Hate crimes on the rise in British football

Wednesday 27th November 2019 05:14 EST

Racist and abusive behaviour during football matches across England and Wales shows a major rise, according to a Home Office report. The National Police Chiefs' Council says the abhorrent behaviour is re-emerging in the game. Mansfield Town fans were reported for alleged hate crimes at football matches on six occasions over the last two seasons. Discrimination based on someone's race was the major reason for abuses. Burnley fans were responsible for 17 hate crime.

It covers matches in England and Wales in the 2017-18 and 2018-19 seasons. Home Office data showed that hate crime incidents were reported at 193 matches across England and Wales in the 2018-19 season – up from 131 the previous year. But the government department said that some of the increase was likely due to improvements in recording.

Deputy Chief Constable Mark Roberts, the NPCC’s football policing lead, said: "Racism at football is a re-emerging problem, although I don't think it's ever truly gone away. It was controlled for a while and became socially unacceptable, but it is a real concern we have seen it creep back with such regularity into the national game. With reduced levels of policing on the ground, those committing this behaviour do not have the fear of a police officer arresting them.”

Kick It Out, which campaigns for equality and inclusion in the game, said the rise in discrimination in football is a challenge for all clubs at all levels across the country, adding: “To this extent, football mirrors society”. It said methods for reporting abusive behaviour at football matches were improving, which could explain a rise in the figures.
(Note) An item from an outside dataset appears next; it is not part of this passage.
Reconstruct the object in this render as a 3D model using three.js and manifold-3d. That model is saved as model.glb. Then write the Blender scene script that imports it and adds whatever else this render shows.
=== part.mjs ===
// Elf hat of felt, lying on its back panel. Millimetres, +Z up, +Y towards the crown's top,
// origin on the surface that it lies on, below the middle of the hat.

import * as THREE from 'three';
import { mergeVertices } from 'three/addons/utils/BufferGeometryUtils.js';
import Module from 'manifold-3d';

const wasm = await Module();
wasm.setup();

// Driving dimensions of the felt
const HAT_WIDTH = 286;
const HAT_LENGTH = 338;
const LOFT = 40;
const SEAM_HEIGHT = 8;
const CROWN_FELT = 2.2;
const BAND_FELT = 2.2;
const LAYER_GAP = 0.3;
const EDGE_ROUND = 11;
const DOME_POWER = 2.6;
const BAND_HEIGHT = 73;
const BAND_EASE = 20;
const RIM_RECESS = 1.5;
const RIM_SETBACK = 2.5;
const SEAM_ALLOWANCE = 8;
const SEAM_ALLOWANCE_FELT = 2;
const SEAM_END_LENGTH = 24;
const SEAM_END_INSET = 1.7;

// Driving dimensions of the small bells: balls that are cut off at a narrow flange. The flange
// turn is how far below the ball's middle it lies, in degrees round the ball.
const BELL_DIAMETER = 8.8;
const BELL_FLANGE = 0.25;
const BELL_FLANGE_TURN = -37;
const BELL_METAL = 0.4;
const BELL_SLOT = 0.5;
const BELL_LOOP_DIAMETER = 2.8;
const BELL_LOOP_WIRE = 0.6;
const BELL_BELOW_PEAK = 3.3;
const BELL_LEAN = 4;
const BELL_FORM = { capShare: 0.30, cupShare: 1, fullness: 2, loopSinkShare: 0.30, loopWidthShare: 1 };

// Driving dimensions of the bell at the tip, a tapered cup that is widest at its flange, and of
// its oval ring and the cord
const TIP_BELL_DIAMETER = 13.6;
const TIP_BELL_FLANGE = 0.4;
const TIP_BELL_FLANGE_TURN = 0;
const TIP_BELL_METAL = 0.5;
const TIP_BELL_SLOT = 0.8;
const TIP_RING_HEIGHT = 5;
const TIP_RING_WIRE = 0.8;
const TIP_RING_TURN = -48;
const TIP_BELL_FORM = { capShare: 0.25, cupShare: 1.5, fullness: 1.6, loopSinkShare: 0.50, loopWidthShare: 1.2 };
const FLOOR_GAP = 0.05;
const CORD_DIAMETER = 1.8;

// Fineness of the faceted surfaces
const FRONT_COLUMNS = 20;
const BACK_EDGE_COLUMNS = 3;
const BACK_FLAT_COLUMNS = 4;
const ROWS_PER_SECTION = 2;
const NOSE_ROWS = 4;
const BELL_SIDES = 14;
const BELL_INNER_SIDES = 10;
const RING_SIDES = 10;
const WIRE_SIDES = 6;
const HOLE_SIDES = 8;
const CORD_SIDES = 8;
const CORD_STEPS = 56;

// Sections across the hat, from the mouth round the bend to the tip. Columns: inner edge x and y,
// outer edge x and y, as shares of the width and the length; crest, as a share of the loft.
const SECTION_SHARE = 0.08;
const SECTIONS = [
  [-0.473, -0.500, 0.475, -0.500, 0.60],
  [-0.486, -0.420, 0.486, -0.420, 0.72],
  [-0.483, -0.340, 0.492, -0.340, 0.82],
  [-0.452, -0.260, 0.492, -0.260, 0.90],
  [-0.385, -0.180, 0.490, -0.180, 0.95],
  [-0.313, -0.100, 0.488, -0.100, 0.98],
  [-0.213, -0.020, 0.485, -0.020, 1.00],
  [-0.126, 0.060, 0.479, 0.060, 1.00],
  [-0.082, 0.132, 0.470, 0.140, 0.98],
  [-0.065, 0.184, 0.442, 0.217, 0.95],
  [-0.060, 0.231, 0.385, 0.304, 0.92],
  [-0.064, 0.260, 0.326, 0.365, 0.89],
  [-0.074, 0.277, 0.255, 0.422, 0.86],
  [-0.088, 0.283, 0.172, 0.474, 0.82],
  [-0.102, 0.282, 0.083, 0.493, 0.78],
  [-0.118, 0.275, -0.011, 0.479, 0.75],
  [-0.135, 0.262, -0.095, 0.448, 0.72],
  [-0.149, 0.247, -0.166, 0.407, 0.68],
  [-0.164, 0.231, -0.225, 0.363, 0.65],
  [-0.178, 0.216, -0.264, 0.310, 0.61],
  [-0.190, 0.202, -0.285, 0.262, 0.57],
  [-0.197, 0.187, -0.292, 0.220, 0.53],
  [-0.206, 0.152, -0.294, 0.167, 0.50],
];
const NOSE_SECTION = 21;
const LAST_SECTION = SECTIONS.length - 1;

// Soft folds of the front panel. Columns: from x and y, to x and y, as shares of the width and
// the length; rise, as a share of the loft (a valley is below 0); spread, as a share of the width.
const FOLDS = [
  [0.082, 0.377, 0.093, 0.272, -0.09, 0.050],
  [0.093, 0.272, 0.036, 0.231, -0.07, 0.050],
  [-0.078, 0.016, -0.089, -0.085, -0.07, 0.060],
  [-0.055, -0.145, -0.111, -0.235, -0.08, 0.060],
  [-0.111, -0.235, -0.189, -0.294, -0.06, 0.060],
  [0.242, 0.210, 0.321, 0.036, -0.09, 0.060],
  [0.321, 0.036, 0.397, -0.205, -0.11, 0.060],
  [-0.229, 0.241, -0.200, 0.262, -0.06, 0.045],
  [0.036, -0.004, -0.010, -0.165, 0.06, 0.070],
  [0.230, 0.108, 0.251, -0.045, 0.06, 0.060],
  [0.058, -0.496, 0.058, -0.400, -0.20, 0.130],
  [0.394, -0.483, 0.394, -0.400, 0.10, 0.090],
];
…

It added: “We encourage clubs to continue building on the good work they have already done in creating effective reporting mechanisms.”
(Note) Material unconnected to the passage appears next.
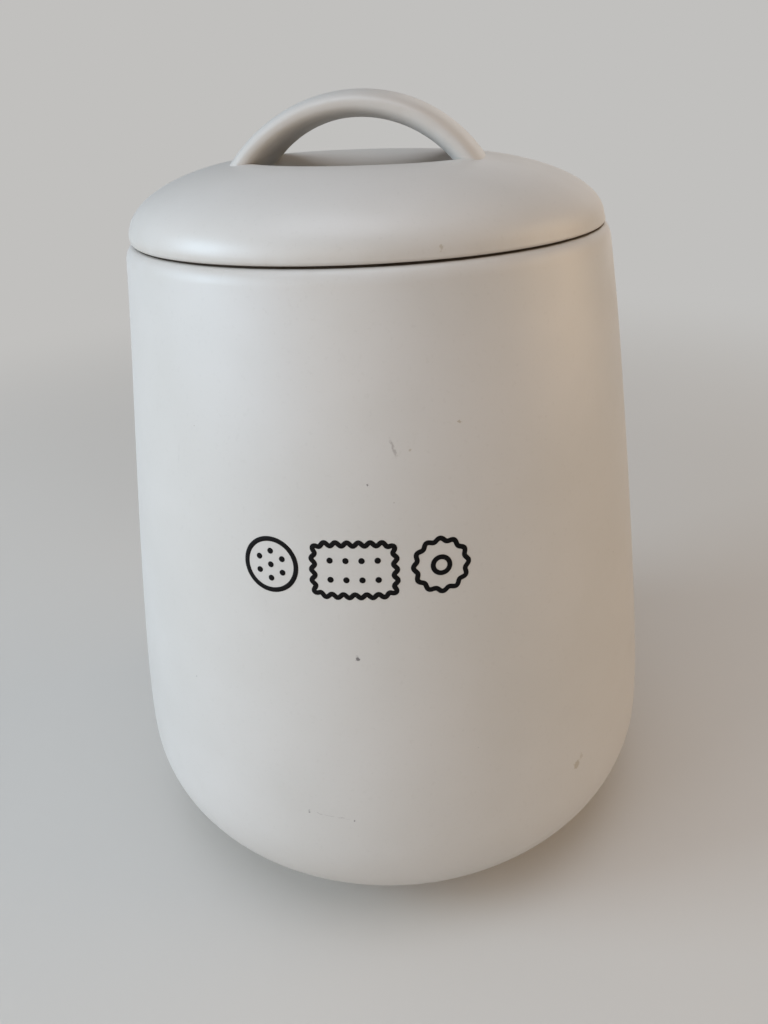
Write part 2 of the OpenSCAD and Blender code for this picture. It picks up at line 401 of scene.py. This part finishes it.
def make_handle(rows=150, cols=96):
    """The strap: its section carried along an arc from one root in the lid to the other."""
    s = np.linspace(0, 2 * np.pi, cols, endpoint=False)[None]
    crown, buried = math.pi / 2, np.radians([15, 165])
    ends = [strap_end(s, low, crown) for low in buried]
    a = ends[0] + (ends[1] - ends[0]) * np.linspace(0, 1, rows)[:, None]
    points = np.stack(np.broadcast_arrays(*strap_point(a, s)), -1).reshape(-1, 3)
    faces = grid_faces(rows, cols).tolist()
    n = len(points)
    caps = [points[:cols].mean(0), points[-cols:].mean(0)]
    faces += fan(n, np.arange(cols), True).tolist()
    faces += fan(n + 1, n - cols + np.arange(cols), False).tolist()
    thin = np.broadcast_to(np.abs(np.sin(s)) ** 6, a.shape).ravel()
    thin = np.concatenate([thin, [0, 0]])
    return outward(write_mesh("strap_handle", np.concatenate([points, caps]), faces, {"thin": thin}))


# ---------------------------------------------------------------- the printed row of biscuits

def wall_point(u, v, lift):
    """A point of the print: u millimetres round the front from its middle and v above it, lifted off the
    wall. The wall's radius comes from its curve at that height, less its unevenness there."""
    z = PRINT_Z + v
    angle = u / np.interp(PRINT_Z, WALL_CURVE[:, 1], WALL_CURVE[:, 0])
    r = np.interp(z, WALL_CURVE[:, 1], WALL_CURVE[:, 0]) - unevenness(angle, z, JAR_SEED, JAR_WAVES) + lift
    return np.stack([r * np.sin(angle), -r * np.cos(angle), z], -1)


def left_of(path):
    """The unit direction to the left of a closed path at each of its points."""
    way = np.roll(path, -1, 0) - np.roll(path, 1, 0)
    way /= np.linalg.norm(way, axis=1)[:, None]
    return np.stack([-way[:, 1], way[:, 0]], 1)


def closed_line(path, width):
    """A closed stroke of ink: a low flat ridge of that width along the path, from below the glaze to a
    little above it. Its section runs left foot, left top, right top, right foot."""
    side = left_of(path)
    section = [(-0.5, INK_FOOT), (-0.5, INK_EDGE), (-0.42, INK_H),
               (0.42, INK_H), (0.5, INK_EDGE), (0.5, INK_FOOT)]
    points = []
    for share, lift in section:
        p = path + side * share * width
        points.append(wall_point(p[:, 0], p[:, 1], lift))
    points = np.stack(points, 1)
    rows, cols = points.shape[:2]
    return points.reshape(-1, 3), [grid_faces(rows, cols, wrap_rows=True)]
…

Several high-profile cases of reported hate crime at football matches have brought the problem to prominence in recent years. A Chelsea fan was reported for alleged racial abuse directed at Manchester City forward Raheem Sterling during a Premier League match in December last year.

Although the supporter was banned from matches for life in June, the Crown Prosecution Service said there was insufficient evidence to bring a criminal charge. Wycombe goalkeeper Ryan Allsop reported homophobic abuse being directed at him and a referee during his side's League One match against Tranmere in November this year. A spokesperson for Mansfield Town said: “The club condemns all forms of hate crime and does everything in its power to ensure it is not present at One Call Stadium.”